→ WHAT YOU HAVE TO DO:
Can you restate the lines of the entries below, word for word, from the first one through the line that includes "return parted, hole, rim, glow"?

→ ROWS:

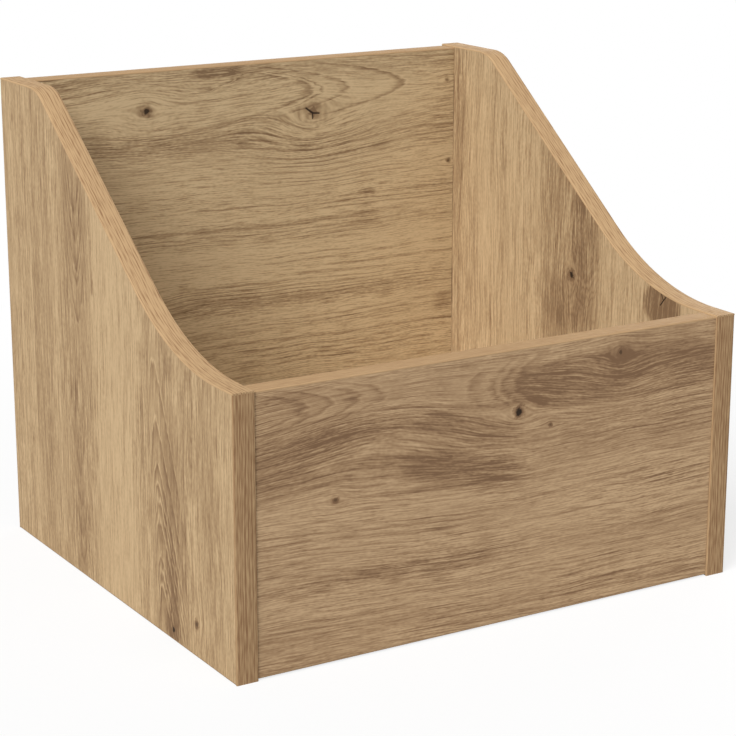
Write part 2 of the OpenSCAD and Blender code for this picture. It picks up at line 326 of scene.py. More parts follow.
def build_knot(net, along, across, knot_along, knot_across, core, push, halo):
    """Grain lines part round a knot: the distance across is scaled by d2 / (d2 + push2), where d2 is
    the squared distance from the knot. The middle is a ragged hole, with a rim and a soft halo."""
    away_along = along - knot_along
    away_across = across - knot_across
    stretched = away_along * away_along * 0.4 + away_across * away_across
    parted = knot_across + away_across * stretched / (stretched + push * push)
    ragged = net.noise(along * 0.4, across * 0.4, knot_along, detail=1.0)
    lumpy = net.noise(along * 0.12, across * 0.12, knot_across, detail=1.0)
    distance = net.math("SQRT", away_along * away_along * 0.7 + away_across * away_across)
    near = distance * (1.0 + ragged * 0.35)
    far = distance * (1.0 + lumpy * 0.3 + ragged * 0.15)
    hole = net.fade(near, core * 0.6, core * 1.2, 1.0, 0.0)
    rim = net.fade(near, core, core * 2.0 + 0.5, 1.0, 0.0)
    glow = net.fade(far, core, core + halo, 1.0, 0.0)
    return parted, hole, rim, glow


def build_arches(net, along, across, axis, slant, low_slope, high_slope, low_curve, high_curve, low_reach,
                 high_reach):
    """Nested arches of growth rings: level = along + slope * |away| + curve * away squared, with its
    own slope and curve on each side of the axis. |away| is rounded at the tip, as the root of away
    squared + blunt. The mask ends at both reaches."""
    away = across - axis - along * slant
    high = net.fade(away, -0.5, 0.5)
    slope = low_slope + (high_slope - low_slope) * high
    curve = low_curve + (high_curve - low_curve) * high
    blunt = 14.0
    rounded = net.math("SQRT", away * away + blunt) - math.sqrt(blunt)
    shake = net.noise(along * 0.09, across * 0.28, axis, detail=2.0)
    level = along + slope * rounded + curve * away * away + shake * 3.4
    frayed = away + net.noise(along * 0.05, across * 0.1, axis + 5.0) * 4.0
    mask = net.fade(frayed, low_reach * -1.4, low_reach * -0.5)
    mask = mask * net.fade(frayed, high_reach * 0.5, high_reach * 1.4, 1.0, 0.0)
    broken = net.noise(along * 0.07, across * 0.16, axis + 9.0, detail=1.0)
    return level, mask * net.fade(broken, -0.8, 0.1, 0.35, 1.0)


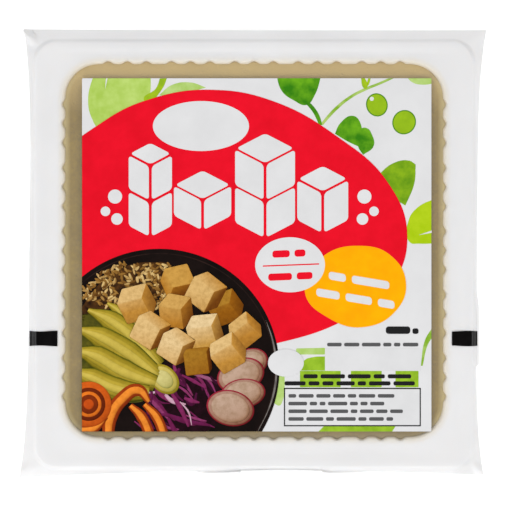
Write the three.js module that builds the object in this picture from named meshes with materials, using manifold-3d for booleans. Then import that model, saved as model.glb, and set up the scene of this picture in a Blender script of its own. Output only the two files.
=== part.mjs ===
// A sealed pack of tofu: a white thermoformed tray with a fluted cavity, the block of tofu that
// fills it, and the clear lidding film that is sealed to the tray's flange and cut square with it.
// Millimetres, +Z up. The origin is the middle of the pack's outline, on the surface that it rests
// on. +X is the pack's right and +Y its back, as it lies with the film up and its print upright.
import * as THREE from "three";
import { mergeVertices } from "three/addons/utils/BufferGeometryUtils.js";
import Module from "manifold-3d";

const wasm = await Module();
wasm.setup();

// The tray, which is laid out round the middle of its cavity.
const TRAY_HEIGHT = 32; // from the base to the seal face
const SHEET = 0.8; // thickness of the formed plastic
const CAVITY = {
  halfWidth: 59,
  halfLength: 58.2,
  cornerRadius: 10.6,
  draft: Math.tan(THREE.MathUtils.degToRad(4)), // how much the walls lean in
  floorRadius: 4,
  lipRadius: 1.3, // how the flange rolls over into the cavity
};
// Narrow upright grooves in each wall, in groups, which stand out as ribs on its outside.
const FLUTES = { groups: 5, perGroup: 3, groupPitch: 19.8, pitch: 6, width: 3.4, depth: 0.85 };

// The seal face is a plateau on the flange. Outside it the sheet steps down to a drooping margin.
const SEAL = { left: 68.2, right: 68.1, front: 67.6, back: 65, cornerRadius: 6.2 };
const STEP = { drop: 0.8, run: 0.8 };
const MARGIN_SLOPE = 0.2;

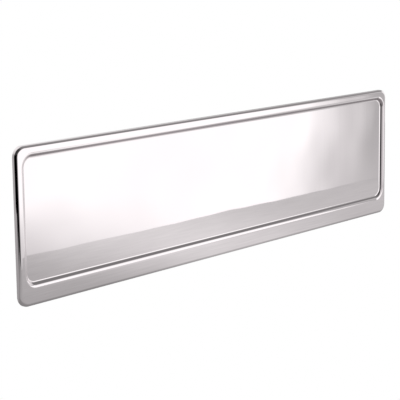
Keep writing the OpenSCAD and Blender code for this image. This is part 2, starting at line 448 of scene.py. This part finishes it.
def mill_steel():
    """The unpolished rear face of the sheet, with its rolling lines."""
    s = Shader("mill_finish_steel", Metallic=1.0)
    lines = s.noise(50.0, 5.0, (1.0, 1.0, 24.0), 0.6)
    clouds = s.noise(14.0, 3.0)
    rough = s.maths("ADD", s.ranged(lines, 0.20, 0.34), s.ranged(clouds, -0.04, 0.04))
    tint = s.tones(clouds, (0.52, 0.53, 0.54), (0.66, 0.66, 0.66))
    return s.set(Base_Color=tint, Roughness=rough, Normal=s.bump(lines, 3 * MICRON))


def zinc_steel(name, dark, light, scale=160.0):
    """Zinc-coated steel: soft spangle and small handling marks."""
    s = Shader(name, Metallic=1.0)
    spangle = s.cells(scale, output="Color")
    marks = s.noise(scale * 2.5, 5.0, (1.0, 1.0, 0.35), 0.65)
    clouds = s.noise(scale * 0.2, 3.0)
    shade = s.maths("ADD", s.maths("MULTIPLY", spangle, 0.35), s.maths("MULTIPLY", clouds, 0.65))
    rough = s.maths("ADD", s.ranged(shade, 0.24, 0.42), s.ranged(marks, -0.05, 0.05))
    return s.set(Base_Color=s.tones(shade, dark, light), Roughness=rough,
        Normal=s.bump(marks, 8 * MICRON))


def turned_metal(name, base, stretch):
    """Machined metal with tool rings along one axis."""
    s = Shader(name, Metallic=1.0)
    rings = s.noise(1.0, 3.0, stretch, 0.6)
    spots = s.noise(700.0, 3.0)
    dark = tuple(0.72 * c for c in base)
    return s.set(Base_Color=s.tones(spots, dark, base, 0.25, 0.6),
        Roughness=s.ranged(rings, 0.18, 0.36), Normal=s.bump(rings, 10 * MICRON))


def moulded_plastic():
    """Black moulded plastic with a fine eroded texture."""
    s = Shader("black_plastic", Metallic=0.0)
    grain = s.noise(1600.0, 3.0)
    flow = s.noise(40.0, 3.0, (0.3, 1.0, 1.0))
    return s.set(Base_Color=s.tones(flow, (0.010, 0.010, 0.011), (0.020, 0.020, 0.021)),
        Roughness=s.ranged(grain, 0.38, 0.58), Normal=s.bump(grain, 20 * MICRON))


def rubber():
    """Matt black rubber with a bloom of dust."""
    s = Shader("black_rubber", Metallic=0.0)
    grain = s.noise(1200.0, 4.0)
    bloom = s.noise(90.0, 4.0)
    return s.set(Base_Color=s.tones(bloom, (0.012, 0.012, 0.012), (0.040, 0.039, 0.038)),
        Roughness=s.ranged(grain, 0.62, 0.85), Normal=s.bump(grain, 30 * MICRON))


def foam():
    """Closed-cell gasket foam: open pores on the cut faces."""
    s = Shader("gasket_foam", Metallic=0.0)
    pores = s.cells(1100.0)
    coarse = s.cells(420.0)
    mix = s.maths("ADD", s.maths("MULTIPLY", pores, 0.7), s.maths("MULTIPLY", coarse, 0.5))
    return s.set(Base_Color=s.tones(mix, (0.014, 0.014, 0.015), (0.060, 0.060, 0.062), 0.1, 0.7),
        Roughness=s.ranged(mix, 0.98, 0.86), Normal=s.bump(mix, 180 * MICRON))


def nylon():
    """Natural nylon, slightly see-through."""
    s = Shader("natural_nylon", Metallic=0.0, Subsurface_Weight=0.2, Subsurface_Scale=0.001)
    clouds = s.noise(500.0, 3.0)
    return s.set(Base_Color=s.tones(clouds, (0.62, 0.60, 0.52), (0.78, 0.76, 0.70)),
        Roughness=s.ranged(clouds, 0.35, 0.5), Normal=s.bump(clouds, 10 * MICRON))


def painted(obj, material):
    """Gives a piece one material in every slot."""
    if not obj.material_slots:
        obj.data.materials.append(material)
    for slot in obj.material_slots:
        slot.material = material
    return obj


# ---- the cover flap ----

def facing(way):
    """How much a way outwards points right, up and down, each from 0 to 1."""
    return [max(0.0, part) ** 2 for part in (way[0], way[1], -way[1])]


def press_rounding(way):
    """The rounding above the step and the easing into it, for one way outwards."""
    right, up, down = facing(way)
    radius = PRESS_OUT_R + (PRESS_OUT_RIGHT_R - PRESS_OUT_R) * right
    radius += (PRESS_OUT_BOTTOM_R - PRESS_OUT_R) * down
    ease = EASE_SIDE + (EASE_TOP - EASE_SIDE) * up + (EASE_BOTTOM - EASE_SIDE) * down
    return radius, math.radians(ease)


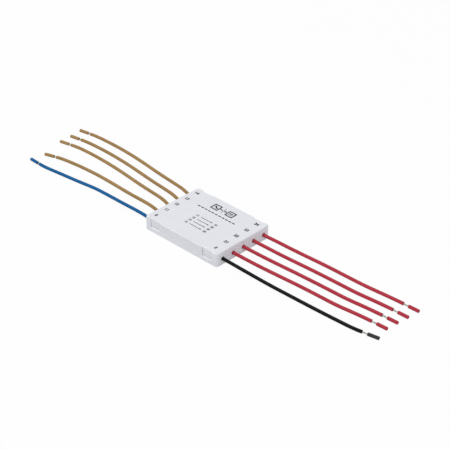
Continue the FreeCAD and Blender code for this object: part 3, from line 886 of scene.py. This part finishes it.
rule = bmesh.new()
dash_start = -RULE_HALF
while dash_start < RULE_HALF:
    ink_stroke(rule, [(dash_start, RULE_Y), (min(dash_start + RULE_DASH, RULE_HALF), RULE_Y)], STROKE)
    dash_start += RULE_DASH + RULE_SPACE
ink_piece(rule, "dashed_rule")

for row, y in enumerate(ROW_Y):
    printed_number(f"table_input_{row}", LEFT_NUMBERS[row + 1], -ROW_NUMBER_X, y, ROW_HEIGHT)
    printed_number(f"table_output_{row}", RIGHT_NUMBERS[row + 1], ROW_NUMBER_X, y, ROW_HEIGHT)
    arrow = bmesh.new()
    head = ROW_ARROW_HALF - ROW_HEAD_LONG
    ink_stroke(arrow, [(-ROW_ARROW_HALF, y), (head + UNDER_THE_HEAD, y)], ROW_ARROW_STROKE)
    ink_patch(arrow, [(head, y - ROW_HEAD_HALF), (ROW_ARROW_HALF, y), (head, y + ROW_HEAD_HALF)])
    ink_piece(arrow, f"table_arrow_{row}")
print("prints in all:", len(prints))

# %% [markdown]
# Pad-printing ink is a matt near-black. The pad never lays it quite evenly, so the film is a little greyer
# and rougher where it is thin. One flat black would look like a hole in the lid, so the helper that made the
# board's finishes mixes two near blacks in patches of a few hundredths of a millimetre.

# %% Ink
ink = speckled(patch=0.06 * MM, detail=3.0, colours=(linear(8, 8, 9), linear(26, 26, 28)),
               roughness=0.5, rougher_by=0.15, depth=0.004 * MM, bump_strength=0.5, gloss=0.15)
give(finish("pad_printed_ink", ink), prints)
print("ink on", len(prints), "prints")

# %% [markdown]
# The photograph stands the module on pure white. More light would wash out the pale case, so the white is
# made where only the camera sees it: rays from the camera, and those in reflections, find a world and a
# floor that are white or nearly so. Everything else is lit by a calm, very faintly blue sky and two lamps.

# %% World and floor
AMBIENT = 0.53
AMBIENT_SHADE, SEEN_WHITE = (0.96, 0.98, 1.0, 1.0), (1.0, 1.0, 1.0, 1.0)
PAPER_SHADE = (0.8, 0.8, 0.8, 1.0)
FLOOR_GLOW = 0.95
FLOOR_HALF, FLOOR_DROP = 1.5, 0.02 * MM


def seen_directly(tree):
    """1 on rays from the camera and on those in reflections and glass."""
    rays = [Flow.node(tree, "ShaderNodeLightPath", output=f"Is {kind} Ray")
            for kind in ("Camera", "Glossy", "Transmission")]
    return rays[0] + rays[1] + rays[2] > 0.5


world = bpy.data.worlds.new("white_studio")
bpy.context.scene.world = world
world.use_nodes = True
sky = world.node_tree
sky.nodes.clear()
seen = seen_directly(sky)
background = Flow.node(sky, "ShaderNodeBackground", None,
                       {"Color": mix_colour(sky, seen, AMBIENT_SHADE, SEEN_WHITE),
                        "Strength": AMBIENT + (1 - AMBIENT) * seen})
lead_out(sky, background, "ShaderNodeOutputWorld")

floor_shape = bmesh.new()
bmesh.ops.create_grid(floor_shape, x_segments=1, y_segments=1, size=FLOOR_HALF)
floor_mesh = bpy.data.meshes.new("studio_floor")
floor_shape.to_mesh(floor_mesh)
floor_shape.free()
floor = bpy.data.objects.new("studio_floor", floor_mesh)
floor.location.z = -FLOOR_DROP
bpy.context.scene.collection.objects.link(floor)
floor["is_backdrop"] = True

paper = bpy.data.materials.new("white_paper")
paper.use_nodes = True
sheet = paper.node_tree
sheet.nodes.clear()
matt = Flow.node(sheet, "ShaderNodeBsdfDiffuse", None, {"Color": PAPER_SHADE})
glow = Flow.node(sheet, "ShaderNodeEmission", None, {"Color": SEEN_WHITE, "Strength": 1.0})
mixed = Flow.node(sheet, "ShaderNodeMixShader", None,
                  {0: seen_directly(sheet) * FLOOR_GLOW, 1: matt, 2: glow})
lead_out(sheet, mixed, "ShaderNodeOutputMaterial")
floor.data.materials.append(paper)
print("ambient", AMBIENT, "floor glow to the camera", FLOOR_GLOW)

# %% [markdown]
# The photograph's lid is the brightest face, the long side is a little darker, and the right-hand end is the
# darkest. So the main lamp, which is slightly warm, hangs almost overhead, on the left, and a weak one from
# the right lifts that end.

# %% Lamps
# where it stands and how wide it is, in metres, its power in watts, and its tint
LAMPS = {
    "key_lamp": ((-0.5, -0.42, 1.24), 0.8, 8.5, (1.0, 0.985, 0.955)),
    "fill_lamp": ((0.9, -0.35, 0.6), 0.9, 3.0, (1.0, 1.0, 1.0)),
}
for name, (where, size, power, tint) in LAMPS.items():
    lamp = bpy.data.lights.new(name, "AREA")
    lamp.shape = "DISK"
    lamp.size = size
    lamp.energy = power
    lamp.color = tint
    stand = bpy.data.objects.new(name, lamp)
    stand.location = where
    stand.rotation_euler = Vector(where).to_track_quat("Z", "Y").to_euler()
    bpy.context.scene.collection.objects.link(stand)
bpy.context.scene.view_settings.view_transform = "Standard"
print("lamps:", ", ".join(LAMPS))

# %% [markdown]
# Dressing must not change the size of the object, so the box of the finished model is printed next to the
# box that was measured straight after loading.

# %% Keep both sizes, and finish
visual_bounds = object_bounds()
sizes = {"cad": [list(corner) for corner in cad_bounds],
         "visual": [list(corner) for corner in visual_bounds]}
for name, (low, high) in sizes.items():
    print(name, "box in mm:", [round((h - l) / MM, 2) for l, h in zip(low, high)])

→ THE RESULT:
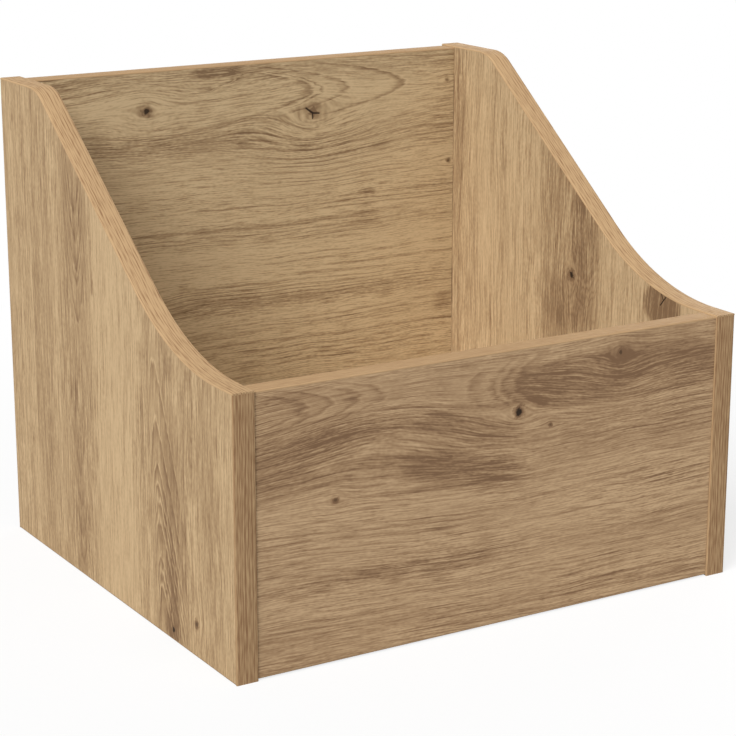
Write part 2 of the OpenSCAD and Blender code for this picture. It picks up at line 326 of scene.py. More parts follow.
def build_knot(net, along, across, knot_along, knot_across, core, push, halo):
    """Grain lines part round a knot: the distance across is scaled by d2 / (d2 + push2), where d2 is
    the squared distance from the knot. The middle is a ragged hole, with a rim and a soft halo."""
    away_along = along - knot_along
    away_across = across - knot_across
    stretched = away_along * away_along * 0.4 + away_across * away_across
    parted = knot_across + away_across * stretched / (stretched + push * push)
    ragged = net.noise(along * 0.4, across * 0.4, knot_along, detail=1.0)
    lumpy = net.noise(along * 0.12, across * 0.12, knot_across, detail=1.0)
    distance = net.math("SQRT", away_along * away_along * 0.7 + away_across * away_across)
    near = distance * (1.0 + ragged * 0.35)
    far = distance * (1.0 + lumpy * 0.3 + ragged * 0.15)
    hole = net.fade(near, core * 0.6, core * 1.2, 1.0, 0.0)
    rim = net.fade(near, core, core * 2.0 + 0.5, 1.0, 0.0)
    glow = net.fade(far, core, core + halo, 1.0, 0.0)
    return parted, hole, rim, glow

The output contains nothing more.